--- START SUPPLIED MATERIAL ---
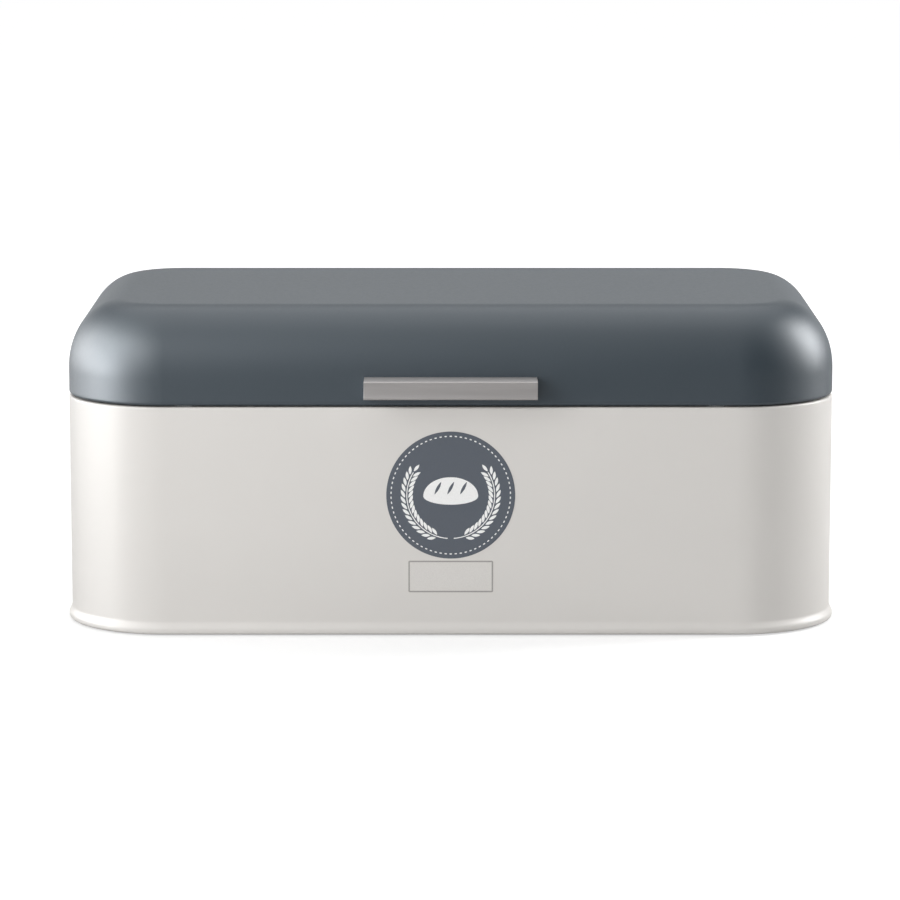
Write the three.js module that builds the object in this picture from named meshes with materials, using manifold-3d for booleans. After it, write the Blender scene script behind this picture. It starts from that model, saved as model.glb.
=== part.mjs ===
// Bread box: a sheet steel box with rounded corners and a lid on two hinges at the back.
// Millimetres. +X is to the right, +Y to the back, +Z up. The front faces -Y.

import * as THREE from 'three';
import { mergeVertices } from 'three/addons/utils/BufferGeometryUtils.js';
import Module from 'manifold-3d';

// The box as a whole, measured over its walls
const boxLength = 425;
const boxDepth = 225;
const cornerRadius = 55.5;
const sheet = 0.8;

// Space between pieces that don't lie flat on each other, and how far a cutter runs past a wall
const clearance = 0.3;
const overrun = 1;

// Body wall: a rim turned in at the top, and a bead at the bottom whose edge turns in under the pan
const rimHeight = 127;
const rimCurl = 1.2;
const rimReach = 7;
const beadTop = 8;
const beadFlare = 4.5;
const beadProud = 1.8;
const beadCurl = 1.8;
const baseReach = 8;

// Base pan: its edge lies on the wall's turned-in edge, and its floor is raised
const panRise = 4;
const panEdge = 8.5;
const panSlope = 3;

// Rubber feet, which hold the bead off the table
const footLift = 0.8;
const footRadius = 8;
const footChamfer = 0.6;
const footSetback = 50;

// Lid: an upright skirt with a turned-in edge, and a crown that rounds over to a flat top
const seamGap = 0.8;
const lidSkirt = 14.2;
const lidCurl = 1.6;
const lidReach = 7;
const crownInset = 31;
const crownDrop = 38;

// Clear buffers on the rim, which fill the seam gap
const bufferLength = 10;
const bufferWidth = 3.6;
const bufferCorner = 1.5;
const bufferSetback = 67.5;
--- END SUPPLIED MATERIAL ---
- WHAT IS BEING ASKED -
Reproduce exactly, please, only the lines from the start of the data above to the line that contains "const crownDrop = 38;", with both ends kept.

- RESPONSE TO THE TASK -
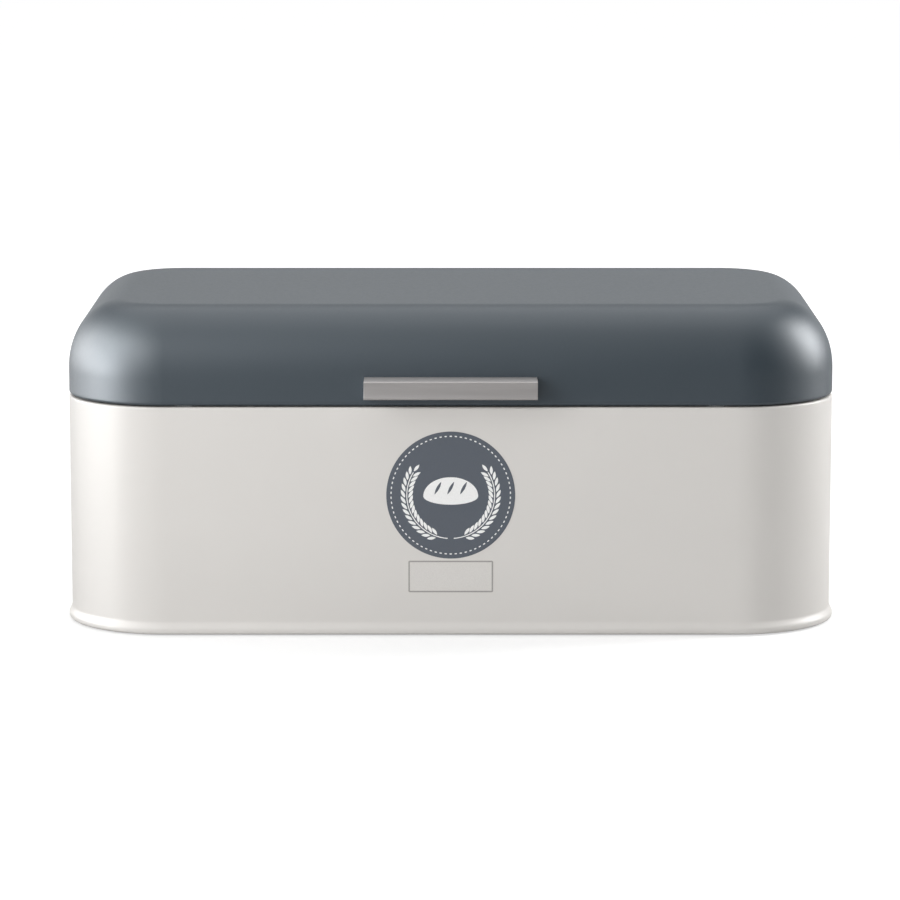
Write the three.js module that builds the object in this picture from named meshes with materials, using manifold-3d for booleans. After it, write the Blender scene script behind this picture. It starts from that model, saved as model.glb.
=== part.mjs ===
// Bread box: a sheet steel box with rounded corners and a lid on two hinges at the back.
// Millimetres. +X is to the right, +Y to the back, +Z up. The front faces -Y.

import * as THREE from 'three';
import { mergeVertices } from 'three/addons/utils/BufferGeometryUtils.js';
import Module from 'manifold-3d';

// The box as a whole, measured over its walls
const boxLength = 425;
const boxDepth = 225;
const cornerRadius = 55.5;
const sheet = 0.8;

// Space between pieces that don't lie flat on each other, and how far a cutter runs past a wall
const clearance = 0.3;
const overrun = 1;

// Body wall: a rim turned in at the top, and a bead at the bottom whose edge turns in under the pan
const rimHeight = 127;
const rimCurl = 1.2;
const rimReach = 7;
const beadTop = 8;
const beadFlare = 4.5;
const beadProud = 1.8;
const beadCurl = 1.8;
const baseReach = 8;

// Base pan: its edge lies on the wall's turned-in edge, and its floor is raised
const panRise = 4;
const panEdge = 8.5;
const panSlope = 3;

// Rubber feet, which hold the bead off the table
const footLift = 0.8;
const footRadius = 8;
const footChamfer = 0.6;
const footSetback = 50;

// Lid: an upright skirt with a turned-in edge, and a crown that rounds over to a flat top
const seamGap = 0.8;
const lidSkirt = 14.2;
const lidCurl = 1.6;
const lidReach = 7;
const crownInset = 31;
const crownDrop = 38;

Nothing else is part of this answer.